Three Rules that Successful Forex Traders Swear By
- Written by News Feature Team
The forex markets are often seen as an excellent investment choice for those looking to earn a challenging, but potentially strong, income. Although those who don’t understand them will often claim that trading them is nothing but a form of gambling, this view is entirely erroneous, and those who achieve success do not owe it to luck alone.
Successful trading is actually driven by a strong strategy, and an ability to read and understand the external factors that power the markets, and the impact they’re likely to have on them. This means that it’s eminently possible to tip the scales of fortune in your favour - provided that you follow these three golden rules…
#1: Never Risk More than You Can Afford to Lose
When it comes to forex trading, the most important thing to bear in mind is that individual losses do not matter, as long as you keep them small. There will be times when you see opportunities to earn untold riches, but only if you’re willing to gamble with your gains. Yet it’s not the profits that you should be assessing, but rather the potential losses. Every trade that you make should be recoverable if it goes wrong, and this means evaluating how much you can really afford to lose before you make a move. The best way to do this is by limiting the value of each individual trade to no more than 15 or so per cent of your account total, so that there is always money left behind if your decisions prove disastrous.

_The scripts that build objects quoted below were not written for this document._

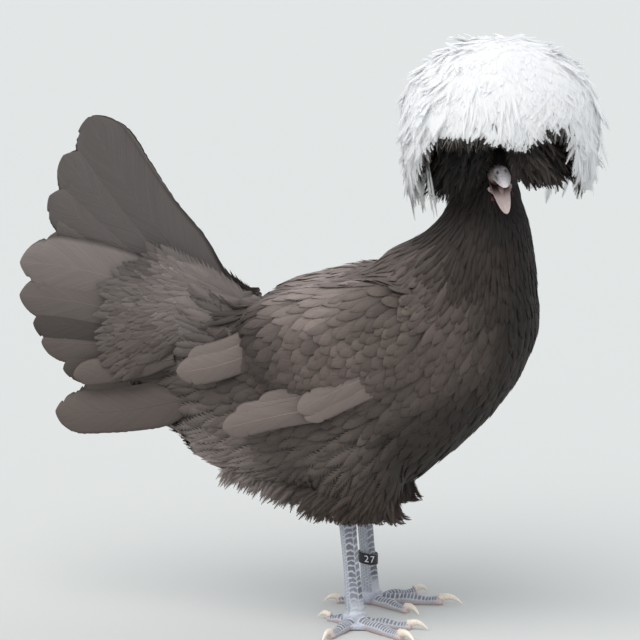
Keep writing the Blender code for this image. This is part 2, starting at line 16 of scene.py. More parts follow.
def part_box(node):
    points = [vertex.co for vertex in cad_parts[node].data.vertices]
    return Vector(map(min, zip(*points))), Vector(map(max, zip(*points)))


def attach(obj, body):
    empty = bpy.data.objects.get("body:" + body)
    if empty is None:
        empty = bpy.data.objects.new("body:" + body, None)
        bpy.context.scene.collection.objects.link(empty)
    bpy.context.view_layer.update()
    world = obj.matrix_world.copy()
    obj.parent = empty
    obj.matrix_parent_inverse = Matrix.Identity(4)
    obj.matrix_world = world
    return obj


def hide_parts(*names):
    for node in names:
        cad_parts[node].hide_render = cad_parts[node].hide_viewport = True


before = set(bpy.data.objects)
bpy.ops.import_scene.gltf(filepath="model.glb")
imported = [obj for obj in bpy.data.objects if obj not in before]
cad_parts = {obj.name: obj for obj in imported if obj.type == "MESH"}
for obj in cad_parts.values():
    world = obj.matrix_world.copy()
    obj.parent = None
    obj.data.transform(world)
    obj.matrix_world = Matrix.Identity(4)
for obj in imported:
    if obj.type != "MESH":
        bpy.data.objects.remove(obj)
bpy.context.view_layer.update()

# %% [markdown]
# The solids were drawn with the hen's mid-plane at Y = 0 and then moved a little
# so that the whole stands centred. Drawing in the hen's own frame keeps numbers
# easy to read, so the shift between the two is measured once and used everywhere.

# %% The hen's own frame
BAND_X = 0.0353
band_low, band_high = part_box("leg_band")
trunk_low, trunk_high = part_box("trunk")
HOME = np.array([(band_low.x + band_high.x) / 2 - BAND_X, (trunk_low.y + trunk_high.y) / 2, 0.0])
print("shift of the hen's frame", HOME.round(4))

# %% [markdown]
# A fixed seed makes every run give the same bird. Each set of feathers takes its
# own stream of chance, so a change to one doesn't stir the others. The other helpers
# here are small sums that many pieces share.


# %% Chance and curves
def chance(seed):
    return np.random.default_rng(seed)


def unit(vectors):
    length = np.linalg.norm(vectors, axis=-1, keepdims=True)
    return vectors / np.maximum(length, 1e-12)


def smooth_step(low, high, value):
    t = np.clip((value - low) / (high - low), 0, 1)
    return t * t * (3 - 2 * t)


def blend(first, second, part):
    """From the first to the second, as part goes from 0 to 1."""
    return first + (second - first) * part


def circle(count):
    """Angles evenly round a circle."""
    return np.linspace(0, 2 * math.pi, count, endpoint=False)


def rows_by_circle(rows, count):
    """Two grids: the value of each row, and the angles of a circle along it."""
    return np.meshgrid(rows, circle(count), indexing="ij")


def pointing(heading, aside=0.0):
    """Ways in the side view, with a part across the body where that is given."""
    return np.stack([np.cos(heading), aside + 0 * heading, np.sin(heading)], axis=1)


def linear(colour):
    """A colour given as it looks on screen, 0 to 255, turned into the light it stands for."""
    c = np.array(colour, float) / 255
    return np.where(c <= 0.04045, c / 12.92, ((c + 0.055) / 1.055) ** 2.4)


# %% [markdown]
# Thousands of vanes are quickest as one mesh made from arrays. The last helper takes
# points in the hen's own frame, triangles, and what each point carries: its colour,
# its vane reading, its place on the flat map and the way its surface should seem to
# face. That last one lets thousands of thin vanes shade like one soft coat.


# %% Meshes from arrays
def shown(name, data):
    """A new object with this data, linked to the scene."""
    made = bpy.data.objects.new(name, data)
    bpy.context.scene.collection.objects.link(made)
    return made


def read_back(items, key, wide=3, kind=np.float32):
    """One property of every point, face or corner, as rows of numbers."""
    rows = np.empty(len(items) * wide, kind)
    items.foreach_get(key, rows)
    return rows.reshape(-1, wide)


def put_points(mesh, points):
    """Sets the points of a mesh, given in the hen's own frame, and shades it smooth."""
    mesh.vertices.foreach_set("co", (points + HOME).astype(np.float32).ravel())
    mesh.polygons.foreach_set("use_smooth", np.full(len(mesh.polygons), True))


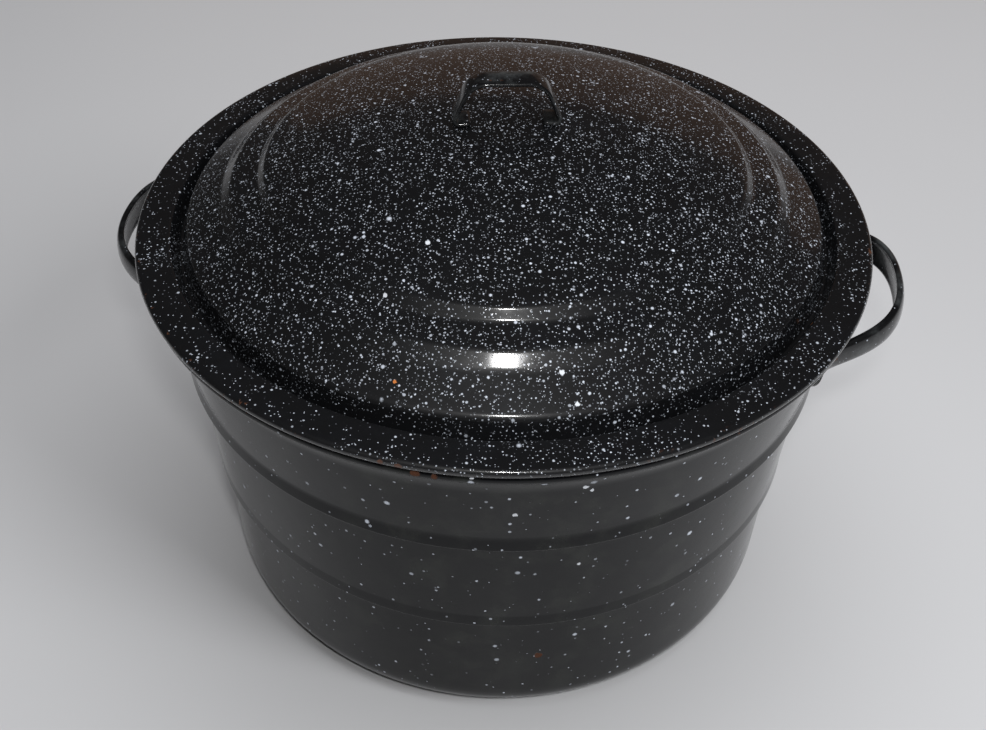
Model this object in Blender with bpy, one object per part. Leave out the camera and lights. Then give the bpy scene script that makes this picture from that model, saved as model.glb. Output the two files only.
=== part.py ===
"""Water bath canner: an enamelled steel pot and lid, with the lift-out wire jar rack inside.

The origin is the centre of the pot's flat base, +Z is up, and the two side handles lie on X.
All lengths are in metres and all angles in degrees.
"""

import math

import bmesh
import bpy
from mathutils import Vector

# Sheet and joints
POT_SHEET = 0.0012
LID_SHEET = 0.0011
GAP = 0.0003
ROUND_SIDES = 48

# Pot wall, outer face: radius and height of each corner, from the base to the rim
CORNER_RADIUS = 0.0200
BASE_WALL_RADIUS = 0.1646
LOWER_STEP_HEIGHT = 0.0877
LOWER_STEP_RADIUS = 0.1690
LOWER_STEP_TUCK = 0.0033
LOWER_STEP_FLARE = 0.0003
UPPER_STEP_HEIGHT = 0.1547
UPPER_STEP_RADIUS = 0.1750
UPPER_STEP_TUCK = 0.0040
UPPER_STEP_FLARE = 0.0012
STEP_DROP = 0.0034
STEP_FLARE_RISE = 0.0070
STEP_NOSE_BACK = 0.0008
STEP_NOSE_DROP = 0.0011
BAND_TOP_RADIUS = 0.1783
BAND_TOP_HEIGHT = 0.2010
RIM_FLARE = ((0.1803, 0.2074), (0.1830, 0.2126))
RIM_BEAD_RADIUS = 0.0030
RIM_BEAD_CENTRE = (0.1854, 0.2168)

# Lid, upper face
LID_RADIUS = 0.1900
LID_BEAD_RADIUS = 0.0024
LID_BEAD_HEIGHT = 0.2221
DOME_HEIGHT = 0.2753
DOME_EDGE_RADIUS = 0.1190
DOME_SPHERE = 0.3688
DOME_RADII = (0.0, 0.0450, 0.0850, DOME_EDGE_RADIUS)
STEP_RING = ((0.1222, 0.2542), (0.1245, 0.2516), (0.1272, 0.2496), (0.1370, 0.2465))
SHOULDER = ((0.1405, 0.2450), (0.1450, 0.2408), (0.1500, 0.2372), (0.1560, 0.2338))
CONE_FOOT = ((0.1610, 0.2303), (0.1636, 0.2275), (0.1648, 0.2245))
GROOVE = ((0.1662, 0.2182), (0.1672, 0.2158), (0.1690, 0.2158), (0.1703, 0.2180))
BRIM = ((0.1717, 0.2227), (0.1737, 0.2250), (0.1830, 0.2248))

# Strap handles
SIDE_STRAP_WIDTH = 0.0160
SIDE_STRAP_THICKNESS = 0.0043
SIDE_HANDLE_HEIGHT = 0.1835
SIDE_HANDLE_REACH = 0.2127
SIDE_PAD_START = 22.5
SIDE_PAD_END = 19.0
SIDE_BEND_START = 0.0141
SIDE_BEND_END = 0.0518
SIDE_TILT = 0.36
SIDE_TIP_LEAN = -0.148
SIDE_STRAP_EDGE = 0.0010
LID_STRAP_WIDTH = 0.0130
LID_STRAP_THICKNESS = 0.0022
LID_HANDLE_SPAN = 0.0565
LID_HANDLE_TOP_SPAN = 0.0300
LID_HANDLE_RISE = 0.0240
LID_PAD_LENGTH = 0.0090
LID_FOOT_BEND = 0.0020
LID_CROWN_BEND = 0.0120
LID_CROWN_SPREAD = 0.0030
LID_CROWN_DROP = 0.0005
LID_STRAP_EDGE = 0.85
LID_HANDLE_TURN = 10.5

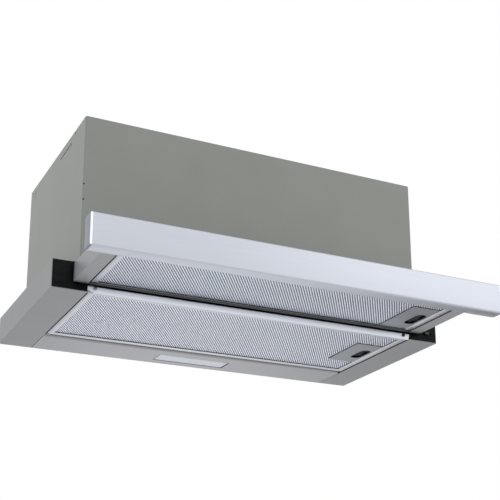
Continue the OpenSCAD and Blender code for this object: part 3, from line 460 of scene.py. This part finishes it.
def make(name, points, faces, node, smooth_deg=35, closed=True, slot=None):
    """A piece from points and a list of arrays of corner numbers, in the place of a CAD node. A
    closed one has its faces turned outwards."""
    mesh = bpy.data.meshes.new(name)
    sides = np.concatenate([np.full(len(f), f.shape[1]) for f in faces])
    corners = np.concatenate([f.ravel() for f in faces])
    mesh.vertices.add(len(points))
    mesh.vertices.foreach_set("co", np.asarray(points, np.float32).ravel())
    mesh.loops.add(len(corners))
    mesh.loops.foreach_set("vertex_index", corners.astype(np.int32))
    mesh.polygons.add(len(sides))
    starts = np.concatenate([[0], np.cumsum(sides)[:-1]])
    mesh.polygons.foreach_set("loop_start", starts.astype(np.int32))
    mesh.update(calc_edges=True)
    mesh.validate()
    if closed:
        shell = bmesh.new()
        shell.from_mesh(mesh)
        bmesh.ops.recalc_face_normals(shell, faces=shell.faces)
        shell.to_mesh(mesh)
        shell.free()
    return place_piece(name, mesh, node, smooth_deg, slot)


def place_piece(name, mesh, node, smooth_deg, slot=None, finish=None):
    """Gives a mesh its object, body and material, which is finish or else its slot's, and hides the
    node that it stands for."""
    slot = slot or SLOT_OF[node]
    mesh.materials.clear()
    mesh.materials.append(MATERIALS[finish or slot])
    mesh.shade_smooth()
    mesh.set_sharp_from_angle(angle=math.radians(smooth_deg))
    piece = bpy.data.objects.new(name, mesh)
    bpy.context.scene.collection.objects.link(piece)
    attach(piece, BODY_OF[node])
    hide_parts(node)
    return piece


# A copied node: how near its doubles lie, under which angle two faces are one, and from which
# angle an edge is rounded
DOUBLES = 0.002 * MM
FLAT_DEG = 1
EDGE_DEG = 35


def soften(node, name, width_mm, finish=None):
    """A copy of a CAD node with its doubles merged, its flat faces joined and its edges rounded."""
    shell = bmesh.new()
    shell.from_mesh(frame["nodes"][node].data)
    bmesh.ops.remove_doubles(shell, verts=shell.verts, dist=DOUBLES)
    bmesh.ops.dissolve_limit(shell, angle_limit=math.radians(FLAT_DEG), verts=shell.verts,
                             edges=shell.edges)
    mesh = bpy.data.meshes.new(name)
    shell.to_mesh(mesh)
    shell.free()
    piece = place_piece(name, mesh, node, EDGE_DEG, finish=finish)
    bevel = piece.modifiers.new("rounded_edges", "BEVEL")
    bevel.width = width_mm * MM
    bevel.segments = 2
    bevel.limit_method = "ANGLE"
    bevel.angle_limit = math.radians(EDGE_DEG)
    bevel.use_clamp_overlap = True
    bevel.miter_outer = "MITER_ARC"
    weighted = piece.modifiers.new("flat_faces_stay_flat", "WEIGHTED_NORMAL")
    weighted.keep_sharp = True


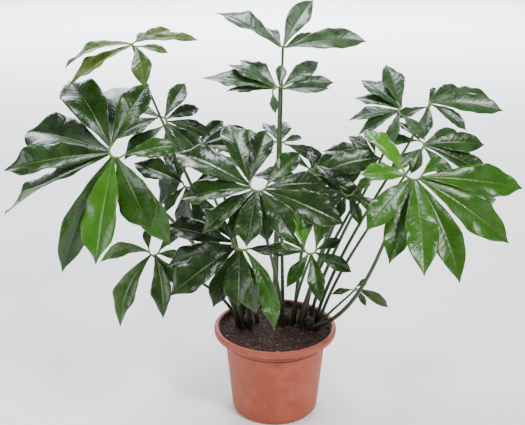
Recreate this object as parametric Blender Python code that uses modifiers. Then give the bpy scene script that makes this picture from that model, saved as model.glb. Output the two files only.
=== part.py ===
"""Potted philodendron: a moulded pot, its soil, three short crowns and the fronds that rise from them.

Metres, +Z up. The origin is the middle of the pot's foot, on the floor, and the front is towards -Y.
Each frond is one node: a stalk out of the soil, a horseshoe rachis at its end, and leaflets round that.
Run with: blender --background --python part.py
"""
import math
from collections import namedtuple

import bmesh
import bpy
from mathutils import Matrix, Vector
from mathutils.bvhtree import BVHTree

MM = 0.001
GAP = 0.3 * MM

# Pot: a 24 cm plastic container, from its lip down to its foot
POT_HEIGHT = 0.178
LIP_RADIUS = 0.120
LIP_HEIGHT = 0.0135
MOUTH_RADIUS = 0.1095
LEDGE_INNER = 0.1625
LEDGE_OUTER = 0.1675
LIP_SKIRT_INSET = 0.001
BAND_TOP = 0.1605
BAND_BOTTOM = 0.1575
BAND_PROUD = 0.0016
BAND_UNDERCUT = 0.001
BODY_TOP_RADIUS = 0.0992
BODY_FOOT_RADIUS = 0.0855
FOOT_ROUND = 0.009
WALL = 0.0022
FLOOR_THICKNESS = 0.003
POT_SIDES = 30
DRAIN_HOLES = 6
DRAIN_RADIUS = 0.0045
DRAIN_INSET = 0.004
DRAIN_REACH = (-0.012, 0.014)
DRAIN_SLOPE = -45.0
DRAIN_SIDES = 4
DRAIN_FIRST_BEARING = -36.0

# Soil: it fills the pot, and rises a little towards the stems
SOIL_EDGE = 0.169
SOIL_CENTRE = 0.1745
SOIL_SIDES = 20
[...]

#2: Never Trade Reactively
Ask a broker about the most common mistakes made by traders, and most will cite reactive trading amongst them. Forex is not a game where you can let your heart rule your head, and emotion should never be a part of the trading equation. However wrong it all seems to be going, it’s important to take a step back, look at your situation objectively, and reassess as if the issues you’re facing are theoretical rather than real. Only then will you be able to make the right decision.
#3: Always Use Stop Loss Orders
Thirdly, finally, and perhaps most importantly, always use stop loss orders when placing your trades. Commonly known as ‘the trader’s best friend’, these are the most effective tool in existence when it comes to limiting losses, and will ensure that none of your decisions are ever capable of going disastrously wrong.
Follow these three golden rules today, and forex success is yours for the taking.